The good news, or at least potentially good news, is that COVID long-haulers, particularly with digestive and respiratory symptoms, seem to have a big reaction to the vaccine followed by a complete resolution of their symptoms. (NYT article) I’ll take that. I can’t find the other article, but a Yale scientist posited that long-haulers have one of three problems: (1) the COVID-19 virus triggered an autoimmune response, (2) there are fragments of the COVID-19 virus left in some tissue that the body never cleaned up but keeps reacting to, and (3)the COVID-19 virus has stored itself somewhere in the body because the immune system didn’t get rid of it. The first one sounds like the same nonsense theory that plagues the Lyme community and causes insurance companies to refuse treatment. It also has not been shown to be true (unlike actual autoimmune responses where antibodies to the person’s tissue can be found) for Lyme or COVID-19. The second theory seems like a compromise that doesn’t make sense because the way our bodies react to foreign substances is to expel them. The third theory is the one that rings true to my observations. Since our bodies have never been exposed to this virus before, some bodies will overreact (and land a person in the ICU), or underreact to the point that the virus compromises the patient (also landing a person in the ICU). There is a range in between, no symptoms to disabling symptoms with complete eradication of the virus, at one end, and mild to severe symptoms with incomplete eradication at the other end. (The latter may be the cause of the pediatric cases that land asymptomatic children in the ICU weeks later and long haulers.) There have been a few reported cases of people with severe immune dysfunction who had cases that lasted months and multiple trips to the ICU prior to death. (These reports also talk about how such patients serve as a long-term coronavirus host that allows it to mutate a lot.) So, I think it is possible that some subset of long-haulers did not eradicate the virus from their bodies and that is why jump-starting the immune response to COVID-19 might finally get rid of the virus and offer relief. At least, that’s what I’m hoping.

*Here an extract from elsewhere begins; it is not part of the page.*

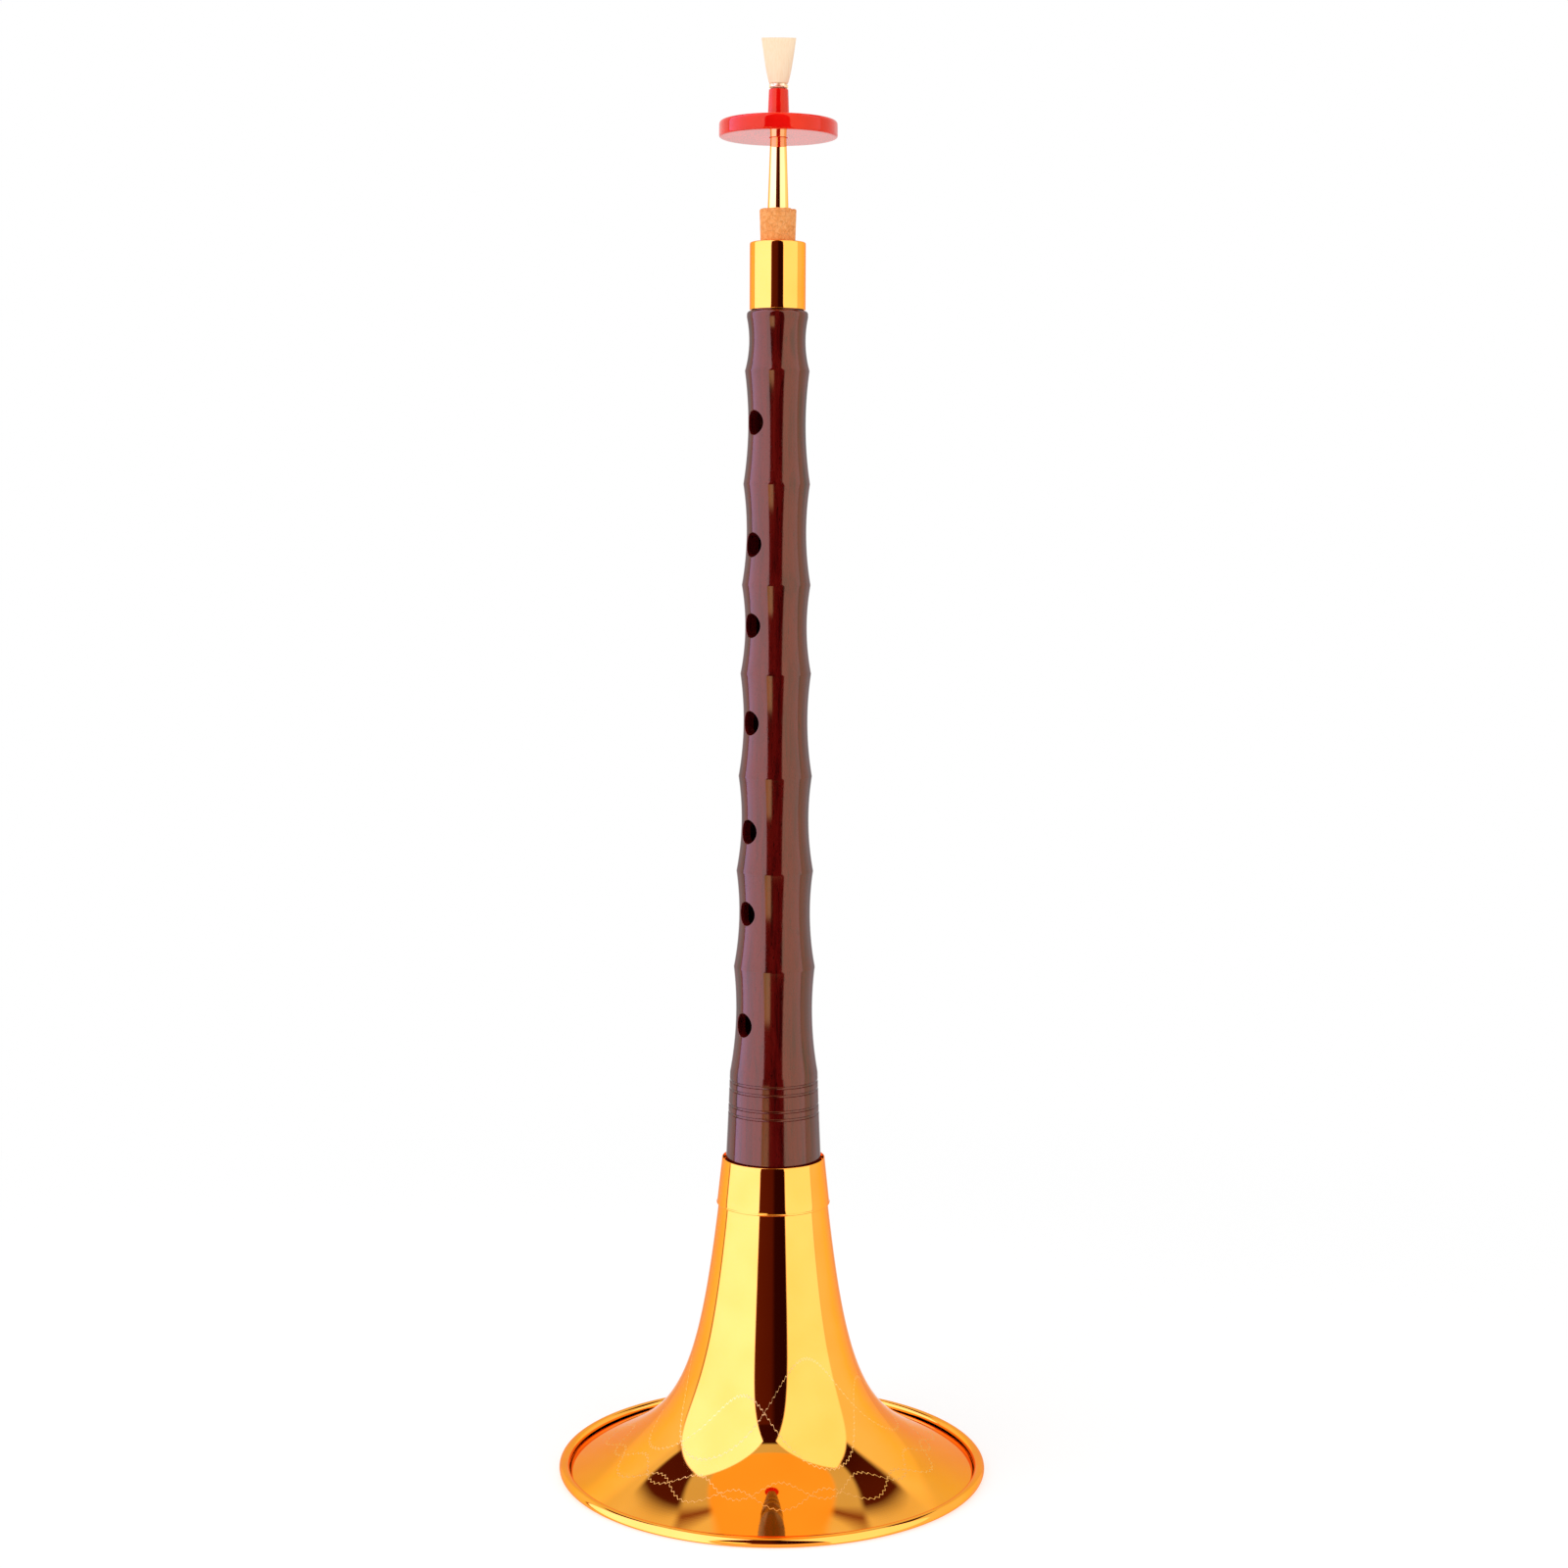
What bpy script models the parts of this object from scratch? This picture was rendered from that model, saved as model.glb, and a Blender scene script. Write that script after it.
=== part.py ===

One tangent on the notion of long-haulers, inspired the LLMDs on the GLA webinar, is that some may get rid of COVID-19, but activate underlying infections. As someone who became disabled by Lyme 6 years after contracting it, and in the immediate aftermath of an acute food-poisoning episode, I can see that the stress of any infection can be the way a person discovers they have a tick-borne infection. All the weird symptoms, all the mystery problems that come and go, suddenly don’t go away anymore and the body shuts down. The COVID-19 long-hauler symptom list has a big overlap with chronic Lyme Disease. Maybe some portion of these folks were already infected with Lyme and didn’t know it yet. With any luck, they’ll find their way to the LLMDs who also treat Chronic Fatigue Syndrome, Fibromyalgia, and all the strange syndromes that have no obvious cause, and will get tested for tick-borne illnesses so they can get treated.
I Can’t Promise
I can’t promise that I’ll manage to blog between the first and second shots of Moderna. But I will try my best to keep the blog updated as to how the vaccine affects me and whether I have a Lyme flare. Wish me luck.